Collections Call Center Tasks

As a collections call center specialist, your first duty will be making direct telephone contact with the customer. Depending on the situation, this may be difficult – if not impossible. People that are already in financial hot water may have already had their phones disconnected or been evicted from their offices, so getting ahold of them through conventional means can prove difficult.

If you’re able to reach a customer that owes money, you’ll likely find yourself in the middle of a volatile situation. It’s best to be polite and remove any trace of superiority from your tone – imagine how you would feel if you were in this kind of helpless position. Understandably, the customer will already be inclined to anger, fear, and embarrassment, just at hearing from you. It’s important to understand that they would pay their bill if they could afford it – so you both actually have a common goal.

In order to reach a point where you can discuss payment arrangements, you’ll need to diffuse the aggression inherently created by the impression of opposing goals. If you fail to neutralize these problems, you won’t be able to do your job and may wind up having to report an incident to your supervisor. Unfortunately, if your own behavior falls outside of certain guidelines, you may well have to account for your actions to consumer protection and law enforcement agencies.

Legal Regulations and Guidelines

As per the Fair Debt Collections Procedure Act, there are a number of things you are not allowed to do. You may not call outside of normal business hours and you aren’t allowed to threaten or harass the individual that owes money. If they tell you to stop calling their home or work place, you are legally obliged to stop calling. Unfortunately, if you fail to keep informed about state and federal guidelines on these issues, the company you work for may be subject to a number of fees and penalties.

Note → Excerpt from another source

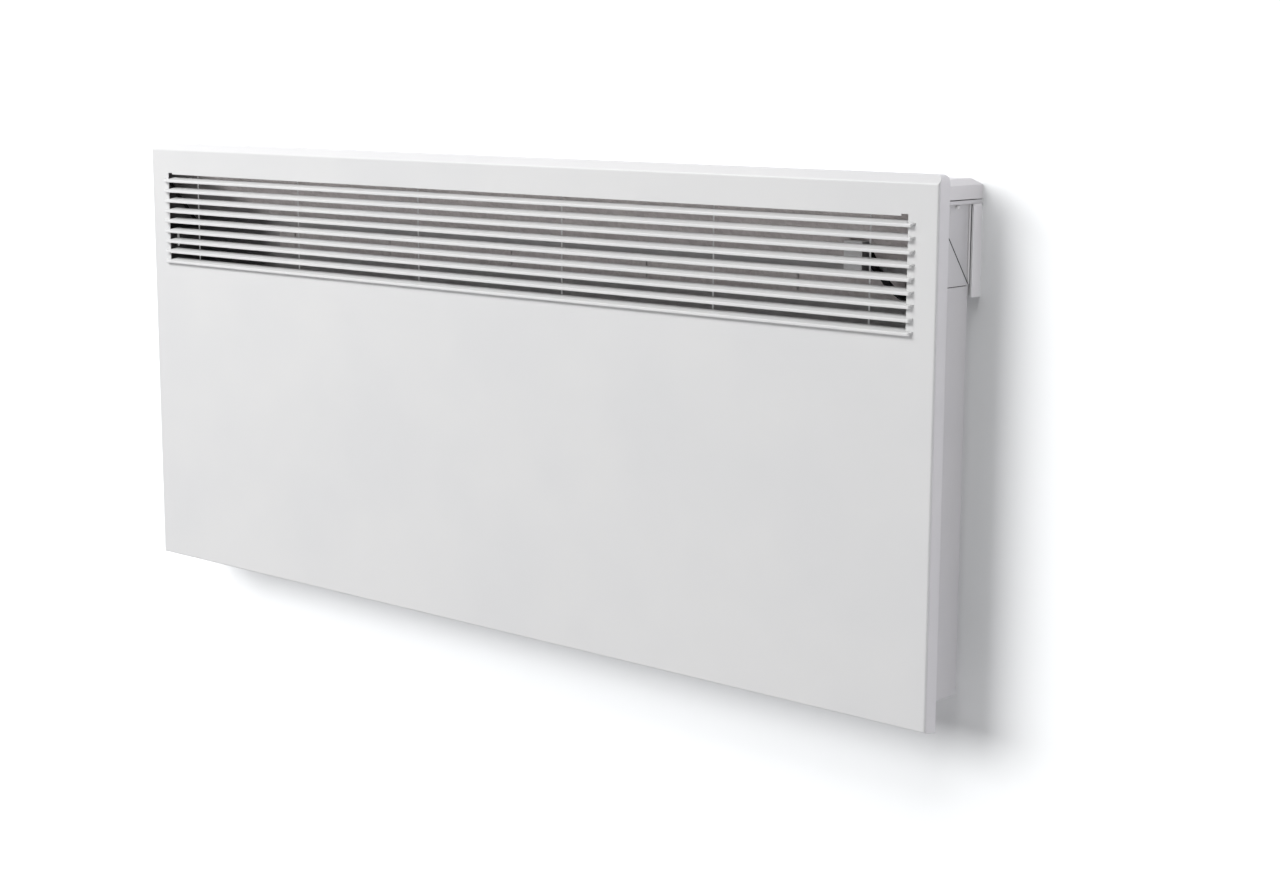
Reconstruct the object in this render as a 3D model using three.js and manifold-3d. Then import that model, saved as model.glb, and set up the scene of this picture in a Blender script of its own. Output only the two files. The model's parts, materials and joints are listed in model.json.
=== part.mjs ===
// A wall-hung panel convector heater, built from its separate pieces.
//
// Lengths are millimetres. The layout is drawn from the front: x runs to the right, y from the
// panel's face back to the wall, and z up from the panel's lowest edge. The last lines shift the
// whole group, so that its origin is the middle of the wall bracket's rear face.
import * as THREE from "three";
import { mergeVertices } from "three/addons/utils/BufferGeometryUtils.js";
import Module from "manifold-3d";

const wasm = await Module();
wasm.setup();

// ---------------------------------------------------------------- driving dimensions
const SEAT = 0.3; // left between faces that rest on each other
const RUNNING_GAP = 0.4; // left round a piece that moves
const GRID = 0.001; // outlines snap to this, so that faces meant to be level are level

// Front panel: one sheet folded into a shallow pan
const PANEL_WIDTH = 1003;
const PANEL_HEIGHT = 450;
const PANEL_DEPTH = 15;
const PANEL_SHEET = 0.8;
const FACE_BOTTOM = 3; // the bottom fold drops this much from the face to its back edge
const TOP_BEVEL = 7;
const BEVEL_BLEND = 3;
const TOP_CORNER_RADIUS = 6.5;
const SIDE_EDGE_RADIUS = 2;
const BOTTOM_EDGE_RADIUS = 1.6;

// Air outlet in the face, and the blades across it
const OPENING_SIDE_MARGIN = 28.3; // from the panel's side to the opening
const OPENING_TOP_MARGIN = 33; // from the panel's top
const NOTCH_WIDTH = 6.5; // relief cut at the opening's top corners
const NOTCH_HEIGHT = 1.5;
const BLADE_COUNT = 9;
const BLADE_PITCH = 10.7;
const FIRST_BLADE_DROP = 8.4; // from the opening's top to the first blade's lower edge
const BLADE_NOSE = 3.2; // how far a blade stands out of the face
const BLADE_REACH = 6.6; // how far it runs back behind the face
const BLADE_RISE = 5.5; // from its lower edge to its back edge
const BLADE_SHEET = 1.2;
const LIP_HEIGHT = 2.6;
const BLADE_SILL = 1.2; // the last blade's lower edge lies this much below the opening
const TIP_OVERLAP = 7; // how far a blade's tip runs over the face beside the opening
const TIP_CHAMFER = 2.9;
const BLADE_TAPER = 4.5;
const ROD_DIAMETER = 1.4;
const ROD_SHARES = [0.199, 0.572, 0.914]; // tie rods' places, as shares of half the opening
const ROD_OVERRUN = 3.5; // how far a rod runs past the opening's top and bottom

// Lower rear casing: an open-topped tray behind the panel
const SHEET = 0.8;
const CASING_INSET = 7; // from the panel's side to the casing's side
const CASING_BACK = 54.5;
const CASING_BOTTOM = 23;
const CASING_TOP_DROP = 90; // from the panel's top to the casing's top
const CASING_RIM = 9; // rim left round the air inlet in its floor
const CASING_RETURN = 10; // front flange that the panel is fixed to
const GRILLE_TAB_WIDTH = 3.5;
const GRILLE_TAB_DROP = 21; // from the casing's top to the tab's foot
const GRILLE_TAB_HEIGHT = 16;
const GRILLE_TAB_PLACE = 22; // y of the tab's front face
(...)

Some Issues You Might Encounter

In some cases, you may face a number of threatening issues as a bill collector. Without question, as more people experience debt problems, the types of verbal and physical violence you’ll experience are bound to escalate. For example, you may make contact with customers that can and will use foul language and make some very plausible threats to your physical safety. However, you aren’t allowed to respond in a similar manner – no matter how tempting – so if you aren’t comfortable with this, consider seeking other types of employment.

If you’re planning to work in a bill collections call center, you’ll need to review legal guidelines, as well as internal policies. It’s important to know what policies are in place for reporting an incident. If a customer threatens your life or well being, you’ll want to be able to report it to the appropriate authorities without having to fear losing your job.